At the age of 76, he wrote, "A fellow could get tired of this sort of thing, but oddly, to date, that hasn't been the case with me. I get tired, but not tired of the job." But he did have ambitions beyond the job. Early on, he wrote at home in "a cubicle that is variously used as a dog kennel, cloak room, bird sanctuary and repository for old newspapers and magazines, ice skates and box kites." He later cited, with approval, John Steinbeck's remark that the profession of book writing makes playing the races seem like a stable and conservative occupation. Still, word by word, year after year—with perseverance that would make Cal Ripkin blanch—he shaped a few million more words into the shelf of published books. His legacy, not just for Rochester, should be long treasured in the Gutenberg Galaxy. Those volumes fulfilled a vision that he had in prep school. The income was supplemental, although a particularly good advance backed a foray into New York's posh "21." Six well-received novels made him a bonafide literary man, and although he never practiced Hemingway's boastful self-comparison with Tolstoy, Henry did feel somewhat comfortable among the likes of Marquand and O'Hara, while lusting after the gloss of a Cheever. While minimizing his own "critical judgment," he continued to hone it on Edmund Wilson and Mencken. Henry read eclectically and well. He practically parsed Addison, Swift, and Macaulay. For decades he noted down stunning phrases and expressive vocabulary from many sources, although he was suspicious of "bower bird" words and abstractions.
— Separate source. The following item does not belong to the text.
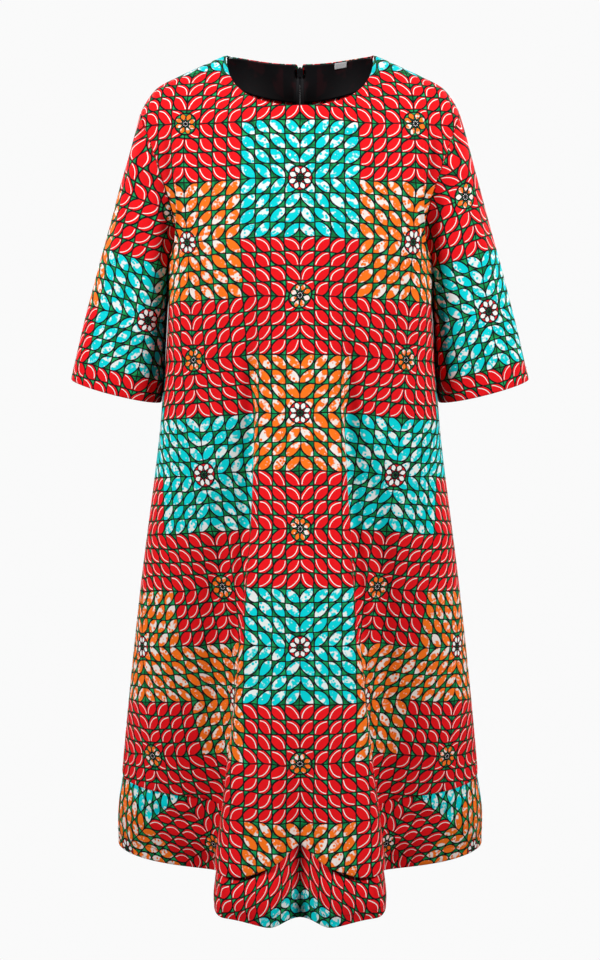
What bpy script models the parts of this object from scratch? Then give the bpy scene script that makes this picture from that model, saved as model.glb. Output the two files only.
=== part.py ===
"""A hollow maxi dress in its worn form: an A-line body with a bell of folds, half sleeves and a hem band.

Metres, +Z up, the front faces -Y. The origin lies between the shoulders, half way along the shoulder seams.
Angles run round the body from the centre front (0) to the centre back (180), positive towards +X.
Left and right are the wearer's: the wearer's left is +X.
"""

import math
from collections import namedtuple

import bpy
import numpy as np
from mathutils import Matrix, Vector

MM = 0.001

# Cloth and seams
CLOTH = 1.5 * MM
LINING = 1.0 * MM
TAPE = 1.0 * MM
LABEL = 1.0 * MM
SEAM_GAP = 0.3 * MM
LAYER_GAP = 0.4 * MM
ARMHOLE_GAP = 0.9 * MM

# Levels
UNDERARM = -0.261
HEM = -1.210
FRONT_HEM_DIP = 0.012
NECK_POINT = 0.038

# Grid: the neck point falls on a column, 14 / 25 = 0.56
COLUMNS = 25
SKIRT_ROWS = 16
UPPER_ROWS = 9
SLEEVE_SHARES = (0.0, 0.04, 0.10, 0.20, 0.32, 0.45, 0.58, 0.72, 0.86, 1.0)
BAND_ROWS = 4
NECK_SHARE = 0.56
SIDE_COLUMN = 0.8
FRONT_TOP_HEIGHTS = (0.950, 0.982)
BACK_TOP_HEIGHTS = (0.935, 0.960, 0.980, 0.990)

# Body sections from the underarm down to the hem; a higher squareness gives a flatter front and side
Section = namedtuple("Section", "level half_width front back squareness")
SECTIONS = (
    Section(-0.261, 0.1955, 0.130, 0.118, 2.8),
    Section(-0.481, 0.2115, 0.148, 0.130, 2.8),
    Section(-0.802, 0.2530, 0.188, 0.162, 2.4),
    Section(-0.998, 0.2755, 0.212, 0.186, 2.3),
    Section(-1.212, 0.2971, 0.235, 0.210, 2.25),
)

# Crests and valleys of the skirt: their angle at the top and at the hem, and the radius reached at the hem
Fold = namedtuple("Fold", "top_angle hem_angle hem_radius")
FOLD_START = -0.217
FOLD_GROWTH = 1.35
FOLD_DRIFT = 2.0
FRONT_FOLDS = (
    Fold(0, 0, 0.305),
    Fold(17, 23.3, 0.285),
    Fold(31, 51.6, 0.160),
    Fold(91, 95.7, 0.3015),
)
BACK_FOLDS_LEFT = (
    Fold(121, 125.6, 0.192),
    Fold(141, 150.8, 0.267),
    Fold(180, 180, 0.228),
)
BACK_FOLDS_RIGHT = (
    Fold(127, 133.5, 0.177),
    Fold(149, 160.1, 0.269),
    Fold(180, 180, 0.228),
)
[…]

Writing expressed a full life. His youthful aspirations as a mile-runner show up in columns and fiction. In 1969 his last regular Seen And Heard described the Jets playing the Buffalo Bills, as they did last Sunday. But he often found professional football "a poorly rehearsed tumbling act," and especially abhorred the super-hyped Super Bowl. In 1987 he wrote, "Come Super Bowl Day, I think I shall settle into a pleasant chimney corner, a Shetland comforter over these ancient knees, and re-read Emma, my favorite Jane Austen." He grew to dislike boxing, but had enjoyed its colorful crowds. Horse racing held similar but more fashionable attractions, especially at Saratoga.
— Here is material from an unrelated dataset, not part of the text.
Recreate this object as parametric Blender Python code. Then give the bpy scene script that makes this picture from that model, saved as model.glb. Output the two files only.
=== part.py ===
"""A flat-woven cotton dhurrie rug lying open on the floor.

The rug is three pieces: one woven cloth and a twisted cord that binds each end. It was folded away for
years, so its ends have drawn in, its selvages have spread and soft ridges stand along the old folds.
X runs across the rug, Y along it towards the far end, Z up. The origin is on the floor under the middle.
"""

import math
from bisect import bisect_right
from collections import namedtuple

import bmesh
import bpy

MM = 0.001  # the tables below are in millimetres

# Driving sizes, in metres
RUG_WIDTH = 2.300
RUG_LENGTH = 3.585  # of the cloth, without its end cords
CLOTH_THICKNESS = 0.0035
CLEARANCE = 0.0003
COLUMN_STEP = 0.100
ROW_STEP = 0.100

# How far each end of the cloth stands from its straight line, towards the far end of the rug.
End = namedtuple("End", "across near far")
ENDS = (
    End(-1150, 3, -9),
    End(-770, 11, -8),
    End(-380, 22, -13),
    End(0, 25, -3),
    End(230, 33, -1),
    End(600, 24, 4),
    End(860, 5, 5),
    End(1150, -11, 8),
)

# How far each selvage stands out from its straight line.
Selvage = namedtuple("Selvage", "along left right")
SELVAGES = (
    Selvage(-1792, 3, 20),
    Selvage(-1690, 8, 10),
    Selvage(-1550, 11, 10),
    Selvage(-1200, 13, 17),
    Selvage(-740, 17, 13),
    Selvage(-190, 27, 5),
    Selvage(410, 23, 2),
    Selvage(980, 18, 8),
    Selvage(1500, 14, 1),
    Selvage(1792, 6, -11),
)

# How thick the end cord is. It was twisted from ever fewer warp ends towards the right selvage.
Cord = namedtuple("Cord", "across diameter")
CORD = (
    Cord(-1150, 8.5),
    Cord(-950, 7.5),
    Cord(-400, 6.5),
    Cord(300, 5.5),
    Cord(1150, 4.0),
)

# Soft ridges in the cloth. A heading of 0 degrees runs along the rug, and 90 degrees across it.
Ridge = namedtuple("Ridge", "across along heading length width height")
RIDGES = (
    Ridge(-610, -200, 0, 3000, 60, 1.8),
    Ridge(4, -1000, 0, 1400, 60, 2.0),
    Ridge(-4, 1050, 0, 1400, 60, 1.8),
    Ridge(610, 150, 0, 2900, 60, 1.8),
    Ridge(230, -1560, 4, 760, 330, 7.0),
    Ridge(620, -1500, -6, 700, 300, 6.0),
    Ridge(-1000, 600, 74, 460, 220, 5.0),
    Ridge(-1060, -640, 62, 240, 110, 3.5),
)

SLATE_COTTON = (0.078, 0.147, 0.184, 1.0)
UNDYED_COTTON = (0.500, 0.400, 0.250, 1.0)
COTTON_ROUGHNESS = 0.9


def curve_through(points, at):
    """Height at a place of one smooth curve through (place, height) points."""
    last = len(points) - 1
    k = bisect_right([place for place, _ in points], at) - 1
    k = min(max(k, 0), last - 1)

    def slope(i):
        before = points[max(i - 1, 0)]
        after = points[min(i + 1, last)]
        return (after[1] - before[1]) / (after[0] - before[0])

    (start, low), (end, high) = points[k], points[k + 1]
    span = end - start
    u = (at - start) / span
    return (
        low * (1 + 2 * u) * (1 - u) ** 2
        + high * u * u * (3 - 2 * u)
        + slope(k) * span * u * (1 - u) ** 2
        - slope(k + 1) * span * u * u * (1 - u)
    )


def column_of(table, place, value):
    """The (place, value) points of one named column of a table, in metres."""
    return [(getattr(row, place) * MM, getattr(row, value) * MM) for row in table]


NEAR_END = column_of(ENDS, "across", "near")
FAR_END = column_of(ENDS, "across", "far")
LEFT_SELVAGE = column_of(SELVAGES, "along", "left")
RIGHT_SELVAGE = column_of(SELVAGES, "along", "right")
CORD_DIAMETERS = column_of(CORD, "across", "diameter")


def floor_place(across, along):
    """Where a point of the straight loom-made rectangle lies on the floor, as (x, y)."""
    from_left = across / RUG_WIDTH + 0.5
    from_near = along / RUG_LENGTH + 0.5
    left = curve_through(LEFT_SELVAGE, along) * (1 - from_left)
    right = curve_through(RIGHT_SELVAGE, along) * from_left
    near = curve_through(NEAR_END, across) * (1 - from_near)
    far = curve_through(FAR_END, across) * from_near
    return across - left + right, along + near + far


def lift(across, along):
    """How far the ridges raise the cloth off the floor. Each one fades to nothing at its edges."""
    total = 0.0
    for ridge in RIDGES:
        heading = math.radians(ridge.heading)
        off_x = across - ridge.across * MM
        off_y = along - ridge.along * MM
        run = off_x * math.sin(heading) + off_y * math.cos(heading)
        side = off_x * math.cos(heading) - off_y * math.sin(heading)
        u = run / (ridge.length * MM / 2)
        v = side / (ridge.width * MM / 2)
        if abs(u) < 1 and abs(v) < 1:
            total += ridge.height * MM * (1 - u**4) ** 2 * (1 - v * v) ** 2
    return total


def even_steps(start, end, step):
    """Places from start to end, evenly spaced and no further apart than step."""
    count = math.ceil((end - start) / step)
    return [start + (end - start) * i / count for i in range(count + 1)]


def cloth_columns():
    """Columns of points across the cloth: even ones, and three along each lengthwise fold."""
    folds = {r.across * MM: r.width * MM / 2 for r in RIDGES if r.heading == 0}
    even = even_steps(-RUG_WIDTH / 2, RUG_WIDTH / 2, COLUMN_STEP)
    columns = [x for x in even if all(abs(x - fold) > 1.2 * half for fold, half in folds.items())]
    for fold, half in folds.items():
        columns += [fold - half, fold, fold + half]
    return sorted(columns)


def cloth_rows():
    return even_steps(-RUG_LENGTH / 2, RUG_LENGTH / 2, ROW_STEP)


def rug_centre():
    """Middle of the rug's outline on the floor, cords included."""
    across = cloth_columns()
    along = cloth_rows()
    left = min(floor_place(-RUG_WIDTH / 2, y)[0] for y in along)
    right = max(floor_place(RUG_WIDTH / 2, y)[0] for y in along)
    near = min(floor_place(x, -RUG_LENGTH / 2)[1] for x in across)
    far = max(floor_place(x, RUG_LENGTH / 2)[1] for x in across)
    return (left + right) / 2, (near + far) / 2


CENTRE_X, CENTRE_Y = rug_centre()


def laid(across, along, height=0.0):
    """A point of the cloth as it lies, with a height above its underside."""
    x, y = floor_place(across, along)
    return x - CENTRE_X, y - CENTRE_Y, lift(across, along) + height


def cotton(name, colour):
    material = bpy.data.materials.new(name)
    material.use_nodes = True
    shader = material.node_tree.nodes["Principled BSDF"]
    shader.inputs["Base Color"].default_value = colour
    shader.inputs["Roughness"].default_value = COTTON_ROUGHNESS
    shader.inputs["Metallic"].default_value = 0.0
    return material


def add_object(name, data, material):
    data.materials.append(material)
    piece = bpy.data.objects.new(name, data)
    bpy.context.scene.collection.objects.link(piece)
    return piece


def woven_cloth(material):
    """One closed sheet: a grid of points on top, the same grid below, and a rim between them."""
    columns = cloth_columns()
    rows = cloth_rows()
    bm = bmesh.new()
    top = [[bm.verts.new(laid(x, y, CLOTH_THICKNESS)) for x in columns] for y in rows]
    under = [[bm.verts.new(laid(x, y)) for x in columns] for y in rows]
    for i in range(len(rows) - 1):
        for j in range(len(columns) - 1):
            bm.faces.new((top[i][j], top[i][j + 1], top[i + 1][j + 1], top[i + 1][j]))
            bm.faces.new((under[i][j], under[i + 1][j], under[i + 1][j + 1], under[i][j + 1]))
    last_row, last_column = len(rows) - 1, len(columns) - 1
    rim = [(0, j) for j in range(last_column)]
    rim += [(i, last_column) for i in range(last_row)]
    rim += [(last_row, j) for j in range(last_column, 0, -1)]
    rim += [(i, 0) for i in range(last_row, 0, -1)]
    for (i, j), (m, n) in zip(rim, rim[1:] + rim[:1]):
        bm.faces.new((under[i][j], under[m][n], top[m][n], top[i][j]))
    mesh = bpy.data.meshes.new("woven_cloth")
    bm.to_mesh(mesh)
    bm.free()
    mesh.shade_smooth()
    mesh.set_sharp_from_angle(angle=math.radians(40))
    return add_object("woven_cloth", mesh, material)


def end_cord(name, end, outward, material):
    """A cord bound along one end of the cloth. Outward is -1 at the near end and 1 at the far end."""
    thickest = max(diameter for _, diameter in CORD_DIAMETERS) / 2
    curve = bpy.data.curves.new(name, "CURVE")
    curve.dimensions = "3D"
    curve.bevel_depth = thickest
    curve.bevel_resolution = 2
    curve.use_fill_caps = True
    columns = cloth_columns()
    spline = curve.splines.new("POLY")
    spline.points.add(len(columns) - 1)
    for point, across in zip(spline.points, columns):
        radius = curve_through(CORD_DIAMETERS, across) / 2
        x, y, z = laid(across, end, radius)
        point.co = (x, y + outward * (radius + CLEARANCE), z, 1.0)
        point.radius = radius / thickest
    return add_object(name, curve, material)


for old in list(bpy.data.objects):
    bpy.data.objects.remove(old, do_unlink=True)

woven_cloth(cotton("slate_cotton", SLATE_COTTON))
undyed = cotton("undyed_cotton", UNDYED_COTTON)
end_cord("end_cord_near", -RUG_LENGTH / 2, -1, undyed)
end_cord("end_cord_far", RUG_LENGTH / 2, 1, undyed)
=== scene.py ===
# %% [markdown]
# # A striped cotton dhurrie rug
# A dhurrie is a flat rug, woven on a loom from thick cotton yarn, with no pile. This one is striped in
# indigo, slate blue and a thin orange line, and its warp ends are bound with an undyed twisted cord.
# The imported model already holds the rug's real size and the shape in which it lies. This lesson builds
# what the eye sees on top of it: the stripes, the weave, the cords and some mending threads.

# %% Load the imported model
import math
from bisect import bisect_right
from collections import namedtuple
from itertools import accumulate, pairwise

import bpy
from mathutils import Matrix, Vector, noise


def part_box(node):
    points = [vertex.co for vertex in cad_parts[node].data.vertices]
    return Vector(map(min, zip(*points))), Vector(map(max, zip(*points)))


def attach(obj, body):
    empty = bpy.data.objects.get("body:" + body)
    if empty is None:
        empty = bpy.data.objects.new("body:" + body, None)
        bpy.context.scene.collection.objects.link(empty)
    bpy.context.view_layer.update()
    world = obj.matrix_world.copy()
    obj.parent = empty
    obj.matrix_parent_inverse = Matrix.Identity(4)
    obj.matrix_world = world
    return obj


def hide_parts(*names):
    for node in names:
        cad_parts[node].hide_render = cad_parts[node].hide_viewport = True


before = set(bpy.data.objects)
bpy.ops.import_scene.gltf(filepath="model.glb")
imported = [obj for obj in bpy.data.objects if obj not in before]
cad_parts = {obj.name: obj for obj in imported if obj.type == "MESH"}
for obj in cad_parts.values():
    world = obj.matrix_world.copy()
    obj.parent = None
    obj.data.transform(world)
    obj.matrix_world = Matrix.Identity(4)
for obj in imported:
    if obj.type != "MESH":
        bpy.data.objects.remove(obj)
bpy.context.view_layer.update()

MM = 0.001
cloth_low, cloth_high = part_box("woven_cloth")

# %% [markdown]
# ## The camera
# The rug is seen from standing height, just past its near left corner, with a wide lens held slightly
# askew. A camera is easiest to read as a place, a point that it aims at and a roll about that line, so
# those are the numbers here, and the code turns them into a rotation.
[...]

But nothing excited him more than an elegant Pullman car, and the volcanic power of a steam locomotive. Once he rode the 20th Century Limited's engine cab. "We moved slowly, majestically out of the Buffalo yards, the locomotive click-clacking heavily over the yard switches, soon we were clear and moving at a constantly accelerating speed. The engine swayed alarmingly." At the end of the run, in Syracuse, he asked the engineer, "Do you ever come in late?"
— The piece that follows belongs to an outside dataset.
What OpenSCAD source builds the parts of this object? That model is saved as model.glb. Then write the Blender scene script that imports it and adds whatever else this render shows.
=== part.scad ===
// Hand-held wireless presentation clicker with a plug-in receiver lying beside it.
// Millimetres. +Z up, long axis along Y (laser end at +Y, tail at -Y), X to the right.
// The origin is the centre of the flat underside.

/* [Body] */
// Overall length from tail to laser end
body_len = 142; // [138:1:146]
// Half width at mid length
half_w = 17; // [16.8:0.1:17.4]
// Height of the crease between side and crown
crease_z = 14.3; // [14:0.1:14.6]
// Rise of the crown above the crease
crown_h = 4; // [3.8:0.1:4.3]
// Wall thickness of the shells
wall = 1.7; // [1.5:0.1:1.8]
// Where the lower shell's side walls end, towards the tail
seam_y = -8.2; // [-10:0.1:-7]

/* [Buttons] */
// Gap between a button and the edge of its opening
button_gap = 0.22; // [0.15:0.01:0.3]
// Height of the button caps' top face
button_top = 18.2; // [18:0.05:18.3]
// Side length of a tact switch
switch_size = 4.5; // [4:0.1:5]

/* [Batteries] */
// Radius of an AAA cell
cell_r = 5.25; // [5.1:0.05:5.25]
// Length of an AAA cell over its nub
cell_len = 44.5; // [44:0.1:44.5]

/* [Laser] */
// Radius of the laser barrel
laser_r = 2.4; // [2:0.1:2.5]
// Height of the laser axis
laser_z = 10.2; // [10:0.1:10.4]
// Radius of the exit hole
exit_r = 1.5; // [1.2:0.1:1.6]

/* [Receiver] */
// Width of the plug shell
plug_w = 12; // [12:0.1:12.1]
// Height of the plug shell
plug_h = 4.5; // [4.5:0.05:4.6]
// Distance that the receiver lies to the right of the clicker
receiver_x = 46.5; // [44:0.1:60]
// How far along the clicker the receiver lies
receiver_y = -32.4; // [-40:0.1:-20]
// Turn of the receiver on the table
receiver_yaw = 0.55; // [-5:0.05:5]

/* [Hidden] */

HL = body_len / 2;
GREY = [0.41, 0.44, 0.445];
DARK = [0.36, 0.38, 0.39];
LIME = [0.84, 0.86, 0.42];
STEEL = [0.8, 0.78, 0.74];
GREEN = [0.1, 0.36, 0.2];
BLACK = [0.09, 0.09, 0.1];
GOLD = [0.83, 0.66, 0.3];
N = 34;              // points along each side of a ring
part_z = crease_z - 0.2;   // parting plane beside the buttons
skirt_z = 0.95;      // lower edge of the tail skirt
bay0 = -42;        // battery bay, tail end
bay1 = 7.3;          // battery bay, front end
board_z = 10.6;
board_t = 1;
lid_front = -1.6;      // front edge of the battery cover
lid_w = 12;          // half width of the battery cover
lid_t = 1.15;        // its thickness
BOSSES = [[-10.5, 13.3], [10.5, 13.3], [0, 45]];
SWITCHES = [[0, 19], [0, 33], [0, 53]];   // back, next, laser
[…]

"'This,' he answered haughtily, 'is the Twentieth Century Limited!'"

"It was a little like Napolean in Egypt saying, 'Soldiers, from the summit of yonder pyramids, 40 centuries look down upon you.'"

Henry looked out from his single century with eyes that took in less light, but still flashed. Though his hearing dimmed, the inner ear stored the rhythms of Shakespeare that he would recite by heart. His curiosity never dimmed; his memory was phenomenal; his correspondence voluminous. He sometimes worried about our collective future. As he mellowed into those last years, the sunshine and color, the zest and body of a remarkable life, fully ripened, sifted through.